I've already made an attempt at this (if you are interested in taking part in this project, avoid clicking on that link for now!). But you cannot trust a single person's opinions, and that was from a small (albeit random) sample of the predictions. For this project, I've transcribed his predictions into 172 separate (short) statements, and any volunteers would be presented with a random selection among these. The volunteers would then do some Google research (or other) to establish whether the prediction had come to pass, and then indicate their verdict. More details on what exactly will be measured, and how to interpret ambiguous statements, will be given to the volunteers once the project starts.

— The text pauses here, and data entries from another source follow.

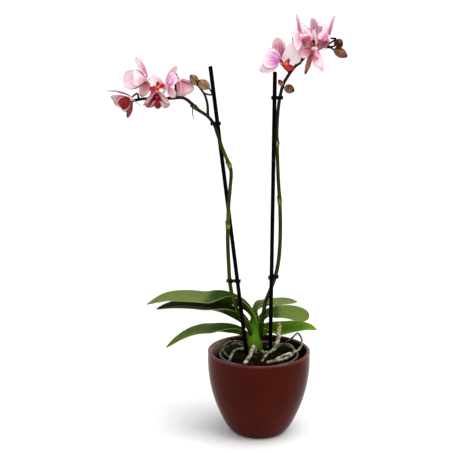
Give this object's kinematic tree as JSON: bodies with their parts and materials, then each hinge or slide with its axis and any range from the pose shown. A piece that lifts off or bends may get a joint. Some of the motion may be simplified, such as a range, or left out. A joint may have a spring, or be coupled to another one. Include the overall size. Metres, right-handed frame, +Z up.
{
  "type": "potted orchid",
  "caption": "Potted moth orchid: arching flower spikes clipped to stakes, strap leaves and aerial roots in bark, in a round tapered glazed cover pot",
  "frame": {"origin": "centre of the cover pot's flat base, on the surface that it stands on", "axes": "+Z up along the plant; the leaves spread to -X and +X; +Y is the back of the plant"},
  "size_m": [0.3005, 0.1576, 0.5497],
  "materials": {
    "glaze": "glossy dark red-brown glaze",
    "clear_plastic": "thin clear plastic",
    "bark_chips": "rough dark bark chips",
    "root_skin": "matte grey-green root skin",
    "crown_green": "waxy bright green",
    "leaf_green": "thick leaf with a waxy sheen",
    "stake_black": "smooth near-black",
    "clip_black": "smooth near-black",
    "spike_green": "green below, dark brown above",
    "bud_brown": "matte brown to crimson",
    "petal_pink": "soft pink and white petal",
    "lip_crimson": "crimson with a yellow throat"
  },
  "bodies": {
    "root": {"cover_pot": "glaze", "grow_pot": "clear_plastic", "bark": "bark_chips", "roots": "root_skin", "crown": "crown_green", "leaf_left_top": "leaf_green", "leaf_back": "leaf_green", "leaf_left_middle": "leaf_green", "leaf_right_top": "leaf_green", "leaf_left_low": "leaf_green", "leaf_right_low": "leaf_green", "stake_left": "stake_black", "stake_right": "stake_black", "clip_left_low": "clip_black", "clip_left_high": "clip_black", "clip_right_low": "clip_black", "clip_right_high": "clip_black", "spike_left": "spike_green", "spike_right": "spike_green", "bud_left_1": "bud_brown", "bud_left_2": "bud_brown", "bud_right_1": "bud_brown", "bud_right_2": "bud_brown", "bud_right_3": "bud_brown", "bud_right_4": "bud_brown", "bloom_left_1": "petal_pink", "lip_left_1": "lip_crimson", "bloom_left_2": "petal_pink", "lip_left_2": "lip_crimson", "bloom_left_3": "petal_pink", "lip_left_3": "lip_crimson", "bloom_left_4": "petal_pink", "lip_left_4": "lip_crimson", "bloom_left_5": "petal_pink", "lip_left_5": "lip_crimson", "bloom_right_1": "petal_pink", "lip_right_1": "lip_crimson", "bloom_right_2": "petal_pink", "lip_right_2": "lip_crimson", "bloom_right_3": "petal_pink", "lip_right_3": "lip_crimson", "bloom_right_4": "petal_pink", "lip_right_4": "lip_crimson", "bloom_right_5": "petal_pink", "lip_right_5": "lip_crimson"}
  },
  "joints": []
}
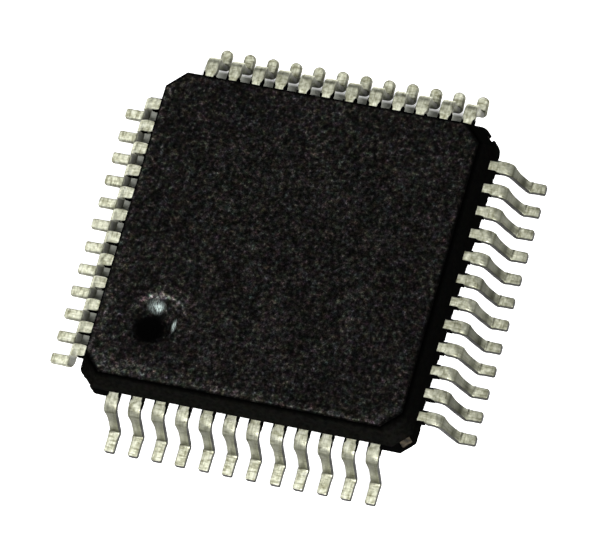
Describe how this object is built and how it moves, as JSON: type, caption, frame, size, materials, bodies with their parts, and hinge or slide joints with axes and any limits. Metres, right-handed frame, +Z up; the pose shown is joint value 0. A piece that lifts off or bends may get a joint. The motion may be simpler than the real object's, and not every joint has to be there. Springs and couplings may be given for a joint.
{
  "type": "quad flat pack chip",
  "caption": "Low-profile quad flat pack chip: a square black moulded body with cut corners and a pin-one dimple, on gull-wing leads along every side.",
  "frame": {"origin": "on the seating plane of the lead feet, under the middle of the lead frame", "axes": "+Z up out of the top face; -Y to the front side, whose leads are 1 to 12; the pin-one dimple is at the -X, -Y corner"},
  "size_m": [0.009, 0.009, 0.0015],
  "materials": {
    "moulding_compound": "fine matte as-moulded epoxy, near black",
    "tin_plate": "matte electroplated tin",
    "copper_alloy": "bare copper alloy where it is cut",
    "die_attach_epoxy": "silver-filled epoxy",
    "silicon": "polished silicon",
    "gold_wire": "bare gold"
  },
  "bodies": {
    "root": {"moulded_body": "moulding_compound", "lead_01": "tin_plate", "lead_02": "tin_plate", "lead_03": "tin_plate", "lead_04": "tin_plate", "lead_05": "tin_plate", "lead_06": "tin_plate", "lead_07": "tin_plate", "lead_08": "tin_plate", "lead_09": "tin_plate", "lead_10": "tin_plate", "lead_11": "tin_plate", "lead_12": "tin_plate", "lead_13": "tin_plate", "lead_14": "tin_plate", "lead_15": "tin_plate", "lead_16": "tin_plate", "lead_17": "tin_plate", "lead_18": "tin_plate", "lead_19": "tin_plate", "lead_20": "tin_plate", "lead_21": "tin_plate", "lead_22": "tin_plate", "lead_23": "tin_plate", "lead_24": "tin_plate", "lead_25": "tin_plate", "lead_26": "tin_plate", "lead_27": "tin_plate", "lead_28": "tin_plate", "lead_29": "tin_plate", "lead_30": "tin_plate", "lead_31": "tin_plate", "lead_32": "tin_plate", "lead_33": "tin_plate", "lead_34": "tin_plate", "lead_35": "tin_plate", "lead_36": "tin_plate", "lead_37": "tin_plate", "lead_38": "tin_plate", "lead_39": "tin_plate", "lead_40": "tin_plate", "lead_41": "tin_plate", "lead_42": "tin_plate", "lead_43": "tin_plate", "lead_44": "tin_plate", "lead_45": "tin_plate", "lead_46": "tin_plate", "lead_47": "tin_plate", "lead_48": "tin_plate", "die_pad": "copper_alloy", "die_attach": "die_attach_epoxy", "silicon_die": "silicon", "bond_wires_front": "gold_wire", "bond_wires_right": "gold_wire", "bond_wires_back": "gold_wire", "bond_wires_left": "gold_wire"}
  },
  "joints": []
}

If you are interested, please let me know at stuart.armstrong@philosophy.ox.ac.uk (or in the comment thread here), indicating how many of the 172 questions you would like to attempt. The exercise will probably happen in late November or early December.

This will be done unblinded, because Kurzweil's predictions are so well known that it would be infeasible to find large numbers of people who are technologically aware but ignorant of them. Please avoid sharing your verdicts with others; it is entirely your own individual assessment that we are interested in having.